American citizens and the increasing numbers of foreign nationals living in the US enjoy economic stability that far surpasses economic conditions in most parts of the world. Where people have steady jobs and thriving businesses, it can be good place to own the real estate beneath their feet.
I see commentators speculating on the influx of foreign investment in US real estate, and many see it as a good thing. For example, R. Byron Carlock titled his recent post on National Real Estate Investor, “International Money Is Stretching Out The Recovery Cycle.” That’s optimistic, isn’t it?
Commercial real estate is popular with big investors, but residential real estate is a desirable addition to the portfolio of many Chinese investors as well. TV and web-based RT.com posted the following: “Foreign buyers of US residential real estate surged 35 percent last year, with Chinese buyers, searching for moderately priced, safe investments in a sea of economic and political uncertainty, outspending the rest of the world…

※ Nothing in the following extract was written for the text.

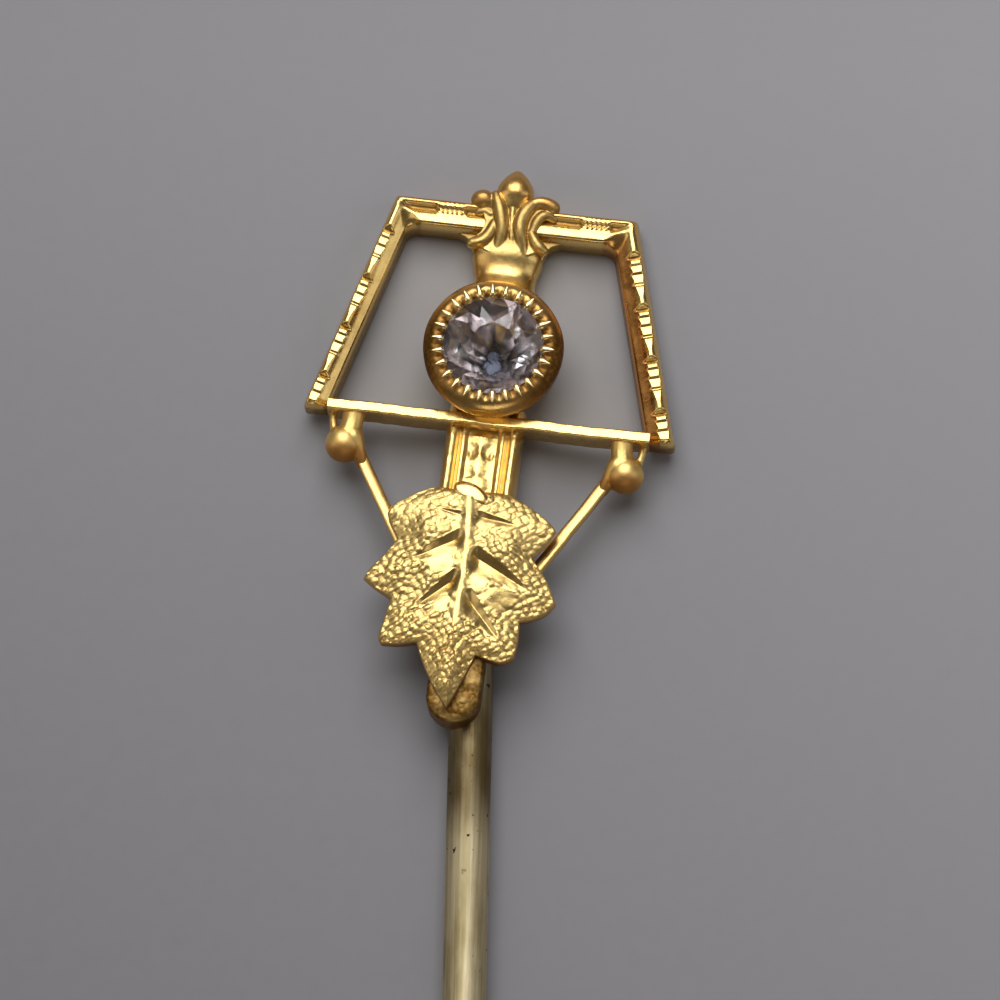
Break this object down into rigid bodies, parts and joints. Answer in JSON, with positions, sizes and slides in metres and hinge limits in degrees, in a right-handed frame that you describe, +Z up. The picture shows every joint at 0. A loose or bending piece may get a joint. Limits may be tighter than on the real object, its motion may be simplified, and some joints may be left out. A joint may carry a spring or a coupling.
{
  "type": "stick pin",
  "caption": "Gold stick pin lying on its back: openwork frame with a fleur-de-lis, a round stone in a milgrain bezel and a lobed leaf, on a long straight wire stem with a point.",
  "frame": {"origin": "centre of the base of the whole pin's box, on the stem's own line, on the surface that the pin lies on", "axes": "+Z up, out of the face; +Y along the stem from the point towards the head; +X to the right, seen from the face with the head up"},
  "size_m": [0.0087, 0.063, 0.0021],
  "materials": {
    "gold": "polished yellow gold, frosted on the leaf, with bright-cut lines",
    "stone": "clear colourless cut stone",
    "stem_metal": "worn pale gilt wire with a dull tarnish"
  },
  "bodies": {
    "root": {"head": "gold", "stone": "stone", "stem": "stem_metal"}
  },
  "joints": []
}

“Chinese buyers spent $22 billion on US homes in the 12-month period ending in March  or about 24 percent of total foreign sales by dollar value… “Foreign clients made up about 7 percent of transactions in the $1.2 trillion US real estate market.”
Maybe 7% of US real estate transactions and $22 billion doesn’t seem like much, but it’s a warning signal to me. We’re not just selling homes and retail stores and offices and manufacturing plants, we’re selling the land, too.
While other countries may welcome foreign investors, there are often restrictions on percentage of ownership (up to 50%) and in some cases you can only purchase the structures, but not the land.
Here are a few interesting details I collected from sites catering to US buyers interested in second homes in other countries: 1) To buy land in Sri Lanka you’ll pay a 100% transfer tax levied on foreigners, which of course doubles the price to you 2) There are no restrictions on foreign purchasers of real estate in France, Spain, Italy and Nicaragua 3) You can’t buy land in Thailand or Cambodia because ownership is restricted to citizens 4) There are four categories of land in Mexico, only one of which allows unrestricted foreign ownership 5)
Hong Kong allows 100% ownership of real estate by foreign investors
For now, my investment money is staying here in the US, so I guess I’ll be competing with investors from China, as well as many from Canada, Germany, Norway, India and Israel, among others, and maybe with you!